Write out all of the data without omission, exactly as shown.

[start]

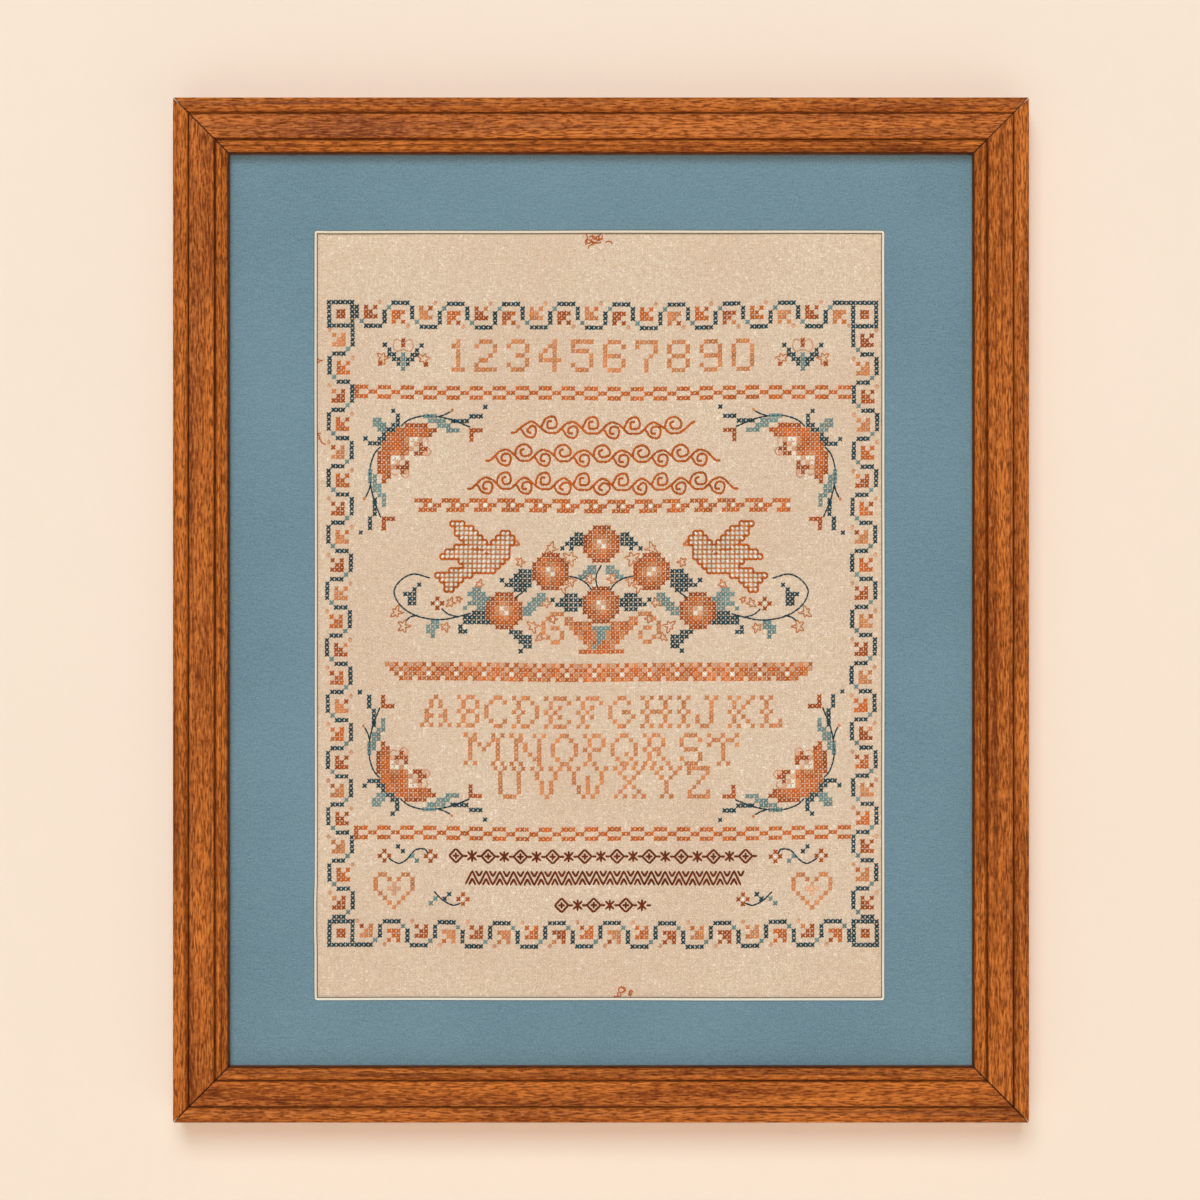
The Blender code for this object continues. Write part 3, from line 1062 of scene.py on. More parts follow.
def work_border():
    """The four running waves with their flowers, and the corner squares."""
    for edge, (length, phase_of, square_of) in enumerate(EDGES):
        for step in range(BAND, length - BAND):
            phase = phase_of(step) % REPEAT
            bay = (phase_of(step) // BAND + 3 * edge) % len(FLOWER_SHADES)
            petal, accent = FLOWER_SHADES[bay]
            for depth, line in enumerate(WAVE_REPEAT):
                letter = line[phase]
                column, row = square_of(step, depth)
                if letter == "o":
                    knot("P", column + HALF_SQUARE, row + HALF_SQUARE, 0.8)
                    backstitch("P", moved(PETAL_CURL, column, row), CURL_THICK)
                elif letter != ".":
                    work({"X": petal, "Y": accent}.get(letter, letter), column, row)
    for column in (0, COLUMNS - BAND):
        for row in (0, ROWS - BAND):
            work(CORNER_SQUARE, column, row)


work_border()
tally()

# %% [markdown]
# ## Numerals, alphabet and dividing bands
# Old samplers carry a plain row of numerals and an alphabet, and nothing is more generic. The
# letters have open serifs that stand one square off their stems. Between the parts run bands
# with a short repeat: two rust chains, a knotted band, and a lattice that narrows downwards.

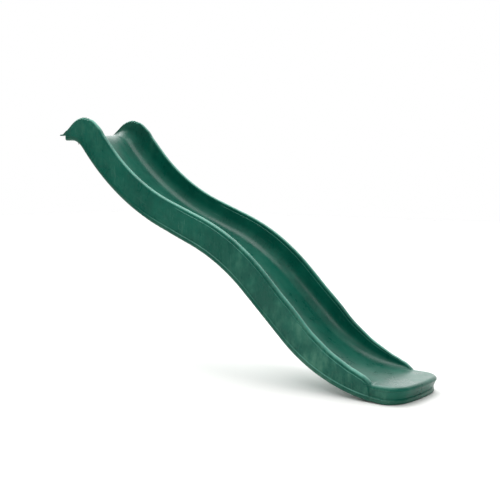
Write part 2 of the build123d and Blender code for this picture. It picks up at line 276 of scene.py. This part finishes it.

[end]

Output for this task:
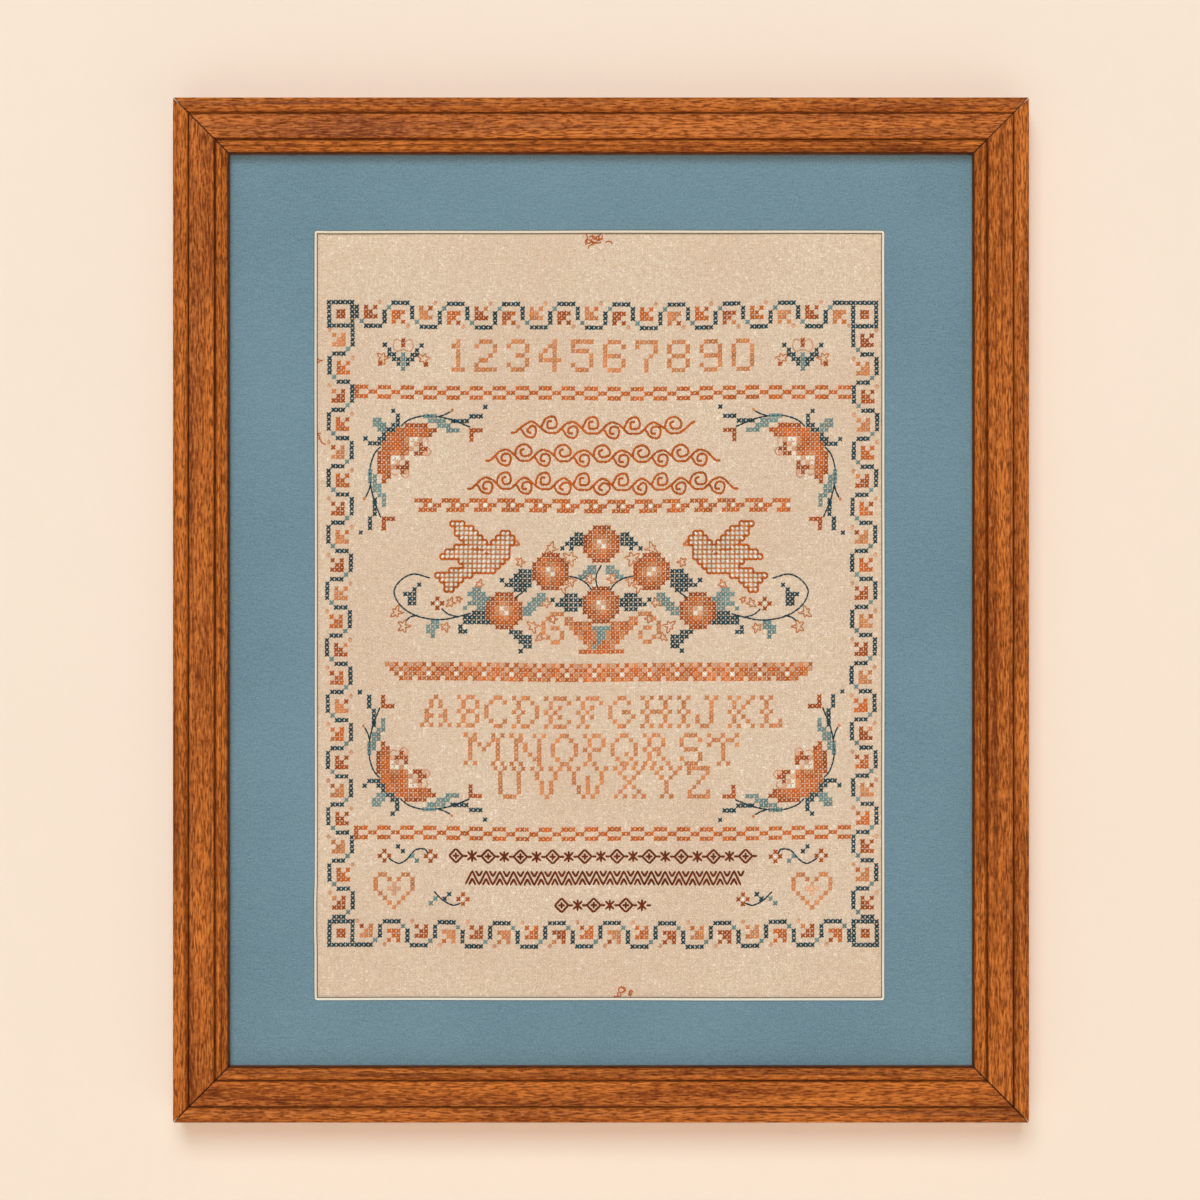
The Blender code for this object continues. Write part 3, from line 1062 of scene.py on. More parts follow.
def work_border():
    """The four running waves with their flowers, and the corner squares."""
    for edge, (length, phase_of, square_of) in enumerate(EDGES):
        for step in range(BAND, length - BAND):
            phase = phase_of(step) % REPEAT
            bay = (phase_of(step) // BAND + 3 * edge) % len(FLOWER_SHADES)
            petal, accent = FLOWER_SHADES[bay]
            for depth, line in enumerate(WAVE_REPEAT):
                letter = line[phase]
                column, row = square_of(step, depth)
                if letter == "o":
                    knot("P", column + HALF_SQUARE, row + HALF_SQUARE, 0.8)
                    backstitch("P", moved(PETAL_CURL, column, row), CURL_THICK)
                elif letter != ".":
                    work({"X": petal, "Y": accent}.get(letter, letter), column, row)
    for column in (0, COLUMNS - BAND):
        for row in (0, ROWS - BAND):
            work(CORNER_SQUARE, column, row)


work_border()
tally()

# %% [markdown]
# ## Numerals, alphabet and dividing bands
# Old samplers carry a plain row of numerals and an alphabet, and nothing is more generic. The
# letters have open serifs that stand one square off their stems. Between the parts run bands
# with a short repeat: two rust chains, a knotted band, and a lattice that narrows downwards.

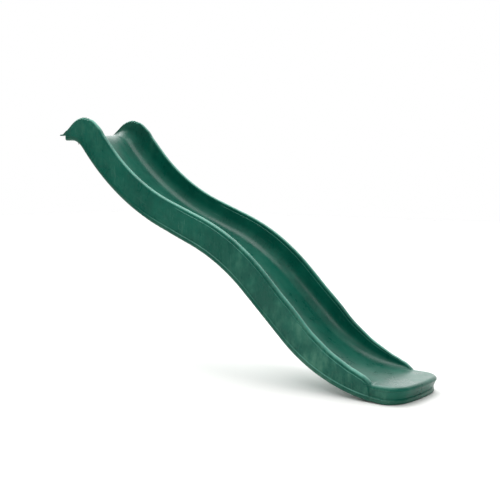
Write part 2 of the build123d and Blender code for this picture. It picks up at line 276 of scene.py. This part finishes it.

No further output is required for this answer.